By then, we’d reached an understanding: I would innovate in manageable doses, and they would pretend to be surprised.
7. The Substack Paradox
These days, the bridge looks different. The radar has been replaced by a screen full of icons, and the seas are digital, not physical. But the feeling — that peculiar mix of anticipation and doubt — hasn’t changed at all.
I find myself once again at the edge of something new: a blank Substack page glowing on my monitor, waiting to be filled. It’s not code this time, or cables, or laser printers humming into the night. It’s words. My words.

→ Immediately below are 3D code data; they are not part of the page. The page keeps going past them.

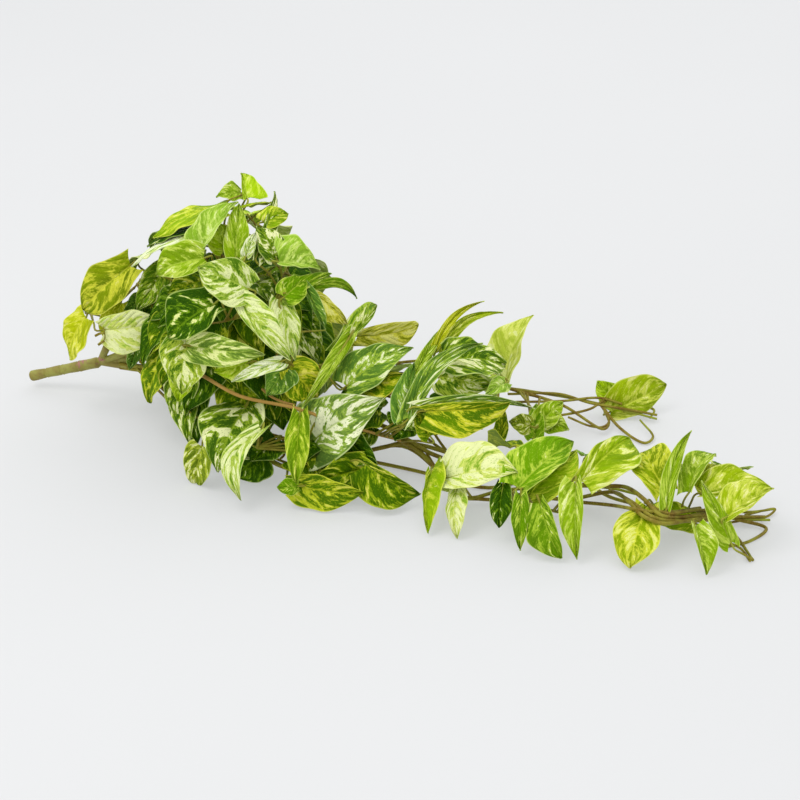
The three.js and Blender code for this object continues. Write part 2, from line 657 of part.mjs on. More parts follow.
// The places on a vine's curves where leaves can join it, evenly spaced.
function jointPlaces(curves) {
  const places = [];
  for (const curve of curves) {
    const points = curve.getSpacedPoints(curve.steps);
    for (let i = 1; i < points.length; i++) {
      const count = Math.round(points[i].distanceTo(points[i - 1]) / JOINT_SPACING);
      for (let k = 1; k <= count; k++) places.push(points[i - 1].clone().lerp(points[i], k / count));
    }
  }
  return places;
}

// The free place that lies nearest to where a petiole comes from; each is taken once.
function takeJoint(places, from) {
  const distances = places.map((place) => place.distanceTo(from));
  return places.splice(distances.indexOf(Math.min(...distances)), 1)[0];
}

let leafCount = 0;

function placedLeaf(root, tip, facing, wide, roll, joints, shape = {}) {
  const frame = leafFrame(root, tip, facing, roll);
  const length = root.distanceTo(tip);
  const lead = root.clone().lerp(tip, (-2 * PETIOLE_LEAD) / length);
  const joint = takeJoint(joints, lead);
  const manner = { ...leafManner(leafCount++), ...shape };
  return { root, frame, wide, length, joint, manner };
}

function seenLeaf([rootPlace, tipPlace, wide, rootDepth, tipDepth, roll, own = {}], home, joints) {
  const { on = home, ...shape } = own;
  const mass = MASSES[on];
  const root = onMass(mass, rootPlace, rootDepth);
  const tip = onMass(mass, tipPlace, tipDepth);
  const facing = outward(mass, root.clone().lerp(tip, 0.5));
  facing.addScaledVector(TOWARD_VIEWER, VIEWER_SHARE).normalize();
  return placedLeaf(root, tip, facing, wide, roll, joints, shape);
}

function ringLeaves({ mass: name, lift, from, to, count, wide }, joints) {
  const mass = MASSES[name];
  return Array.from({ length: count }, (_, i) => {
    const scatter = (salt) => HIDDEN_SCATTER * (chance(leafCount, salt) - 0.5);
    const angle = from + ((to - from) * i) / (count - 1) + scatter(5);
    const root = roundMass(mass, angle, lift, HIDDEN_ROOT_SCALE);
    const tip = roundMass(mass, angle + scatter(6), lift - HIDDEN_DROP + scatter(7), 1);
    return placedLeaf(root, tip, outward(mass, root.clone().lerp(tip, 0.5)), wide, 0, joints);
  });
}

function vineLeaves(vine, curves) {
  const joints = jointPlaces(curves);
  const seenRows = LEAVES[vine.name] ?? [];
  const rings = HIDDEN_RINGS[vine.name] ?? [];
  return [
    ...seenRows.map((row) => seenLeaf(row, vine.mass, joints)),
    ...rings.flatMap((ring) => ringLeaves(ring, joints)),
  ];
}

const below = toSolid(new THREE.BoxGeometry(3000, 3000, SLAB).translate(0, 0, -SLAB / 2));

function vineSolid(vine) {
  const curves = vineCurves(vine);
  const rods = curves.map((curve) => rod(curve, VINE_RADIUS, VINE_SIDES, curve.steps));
  const leaves = vineLeaves(vine, curves).map(leafSolid);
  const joined = wasm.Manifold.union([footRod(vine), ...rods, ...leaves]).subtract(below);
  return largestBody(joined.simplify(MERGE));
}

// Without the crumbs that a join can leave beside it.
function largestBody(solid) {
  return solid.decompose().reduce((best, body) => (body.volume() > best.volume() ? body : best));
}

const foliage = { color: 0x8fb53a, roughness: 0.5, metalness: 0 };
const bark = { color: 0x6d6a3a, roughness: 0.7, metalness: 0 };

function addNode(name, solid, look) {
  const mesh = new THREE.Mesh(toGeometry(solid), new THREE.MeshStandardMaterial(look));
  mesh.name = name;
  group.add(mesh);
}

const group = new THREE.Group();
addNode("stem", stemSolid(), bark);
for (const vine of VINES) addNode(vine.name, vineSolid(vine), foliage);

// The origin goes under the middle of the bounding box.
const bounds = new THREE.Box3().setFromObject(group);
const middle = bounds.getCenter(vec(0, 0, 0));
for (const mesh of group.children) mesh.position.set(-middle.x, -middle.y, -bounds.min.z);

export default group;
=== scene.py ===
# %% [markdown]
# # A trailing pothos bush, lying on its side
# This notebook dresses the solids of a trailing foliage bush: a ringed moulded pick at the left,
# wiry vines that fork out of it, a mound of heart-shaped leaves, and long runs of vine to the right.
# The solids say where everything is. Here they get thin quilted leaves, marbled colour and round
# vines. The first step is to load them, as every piece is placed in their frame, in metres.

# %% Load the solids and note their size
import math

import bpy
import numpy as np
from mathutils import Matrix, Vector


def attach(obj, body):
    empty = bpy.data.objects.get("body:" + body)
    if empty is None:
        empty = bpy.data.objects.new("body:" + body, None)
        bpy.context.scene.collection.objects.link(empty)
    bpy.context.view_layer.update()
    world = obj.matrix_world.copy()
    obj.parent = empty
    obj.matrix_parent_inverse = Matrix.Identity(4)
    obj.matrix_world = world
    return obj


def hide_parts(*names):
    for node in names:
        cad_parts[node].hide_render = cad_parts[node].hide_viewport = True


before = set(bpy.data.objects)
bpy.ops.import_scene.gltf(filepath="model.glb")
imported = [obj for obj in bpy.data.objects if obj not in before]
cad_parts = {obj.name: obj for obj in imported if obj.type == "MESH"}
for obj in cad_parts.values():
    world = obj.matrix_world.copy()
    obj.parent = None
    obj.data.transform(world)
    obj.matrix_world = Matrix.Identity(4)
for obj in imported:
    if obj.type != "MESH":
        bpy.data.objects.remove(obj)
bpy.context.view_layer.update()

print("solids", sorted(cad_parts))

# %% [markdown]
# ## From the view to the table top
# The bush was drawn from one view: straight along +Y and looking down by 26.5 degrees. Places are
# planned in millimetres, in a frame whose origin is under the middle of that view, and moved to the
# frame of the solids at the end.

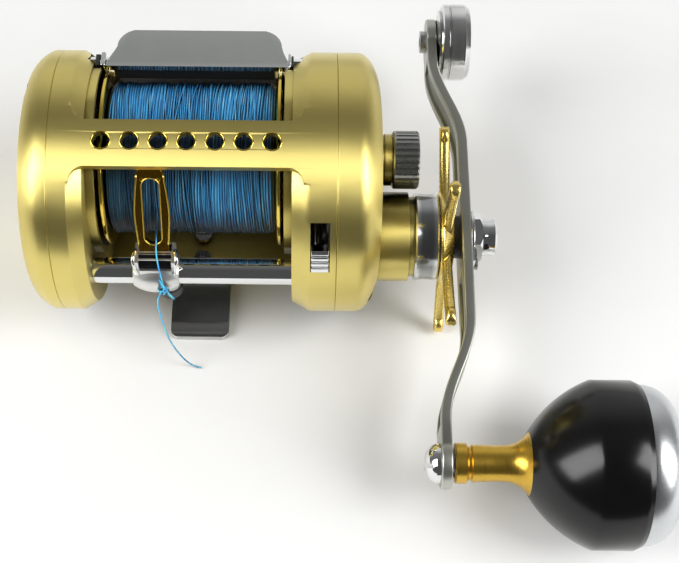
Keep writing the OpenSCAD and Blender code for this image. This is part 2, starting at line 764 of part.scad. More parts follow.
module counterweight_screw() color(steel) {
    difference() {
        union() {
            rod(weight_axis, arm_end_x - 1.7, arm_end_x, 3.3);
            rod(weight_axis, arm_end_x - 0.2, arm_end_x + arm_t + 5, 1.8);
        }
        on_axis(weight_axis, arm_end_x - 2.7) rotate(20) cylinder(r = 1.7, h = 2, $fn = 6);
    }
}

module knob_shaft() color(steel) {
    rod(knob_axis, arm_end_x, 112, 2.5);
}

module knob_screw() color(chrome) {
    difference() {
        turned(knob_axis, concat([[0, arm_end_x], [5.3, arm_end_x], [5.3, arm_end_x - 1.2]],
            arc([5.3, arm_end_x - 1.2], [0, arm_end_x - 4], 1.1, 6)));
        translate([arm_end_x - 4, knob_axis[0], knob_axis[1]]) rotate([35, 0, 0])
            cube([3.6, 1.2, 14], center = true);
    }
}

// Star drag with five curved arms that end in round tips.
module star_drag() color(deep_gold) {
    difference() {
        union() {
            turned(drive_axis, [[3, 67.7], [12.2, 67.7], [12.6, 68.1], [12.6, 68.6], [9, star_x[1]],
                [3, star_x[1]]]);
            for (k = [0:4]) on_axis(drive_axis, star_x[0]) rotate(27.5 + 72 * k) star_arm();
        }
        rod(drive_axis, 66, 74, thread_r + running);
    }
}

module star_arm() {
    tip = star_r - 2.6;
    linear_extrude(2.9) union() {
        polygon(concat(arc([5, -5.6], [tip, -1.7], 1.9, 6), arc([tip, 1.7], [5, 5.6], 1.9, 6)));
        translate([tip, 0]) circle(r = 2.6, $fn = 48);
    }
}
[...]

And still, the old hesitation stirs. I can hear the echoes of those boardrooms and back offices: the pin-drop silences, the wary glances, the “is this really necessary?” mutterings. Perhaps they’re still right to ask. After all, I’ve spent most of my life being early — sometimes spectacularly so.
There’s a temptation to rush in, to treat this like another mission: raise the flag, sound the klaxon, full steam ahead. But I’ve learned — painfully, repeatedly — that being first is no guarantee of being understood. The trick now is to launch not from impatience, but from purpose.
Substack feels oddly familiar. It’s a vessel built for exploration — a way to chart ideas and invite others aboard, if they dare. But unlike those earlier voyages, there’s no crew to cajole or technology to debug. Just the open sea of readers, and me at the helm again, wondering if the world’s finally caught up.
I sometimes laugh at the thought: the former minesweeper commander still navigating invisible currents, still trying to bring coherence to chaos, still wearing that grin of frustration disguised as patience. Only now, the explosions are metaphorical, and the mines are ideas waiting to detonate in someone else’s mind.
And if, once again, I’ve launched too soon — well, I’ve had practice.
After all, the mission was never just to arrive. It was to see ahead, to sound the depths, and to leave a map for those still coming up astern.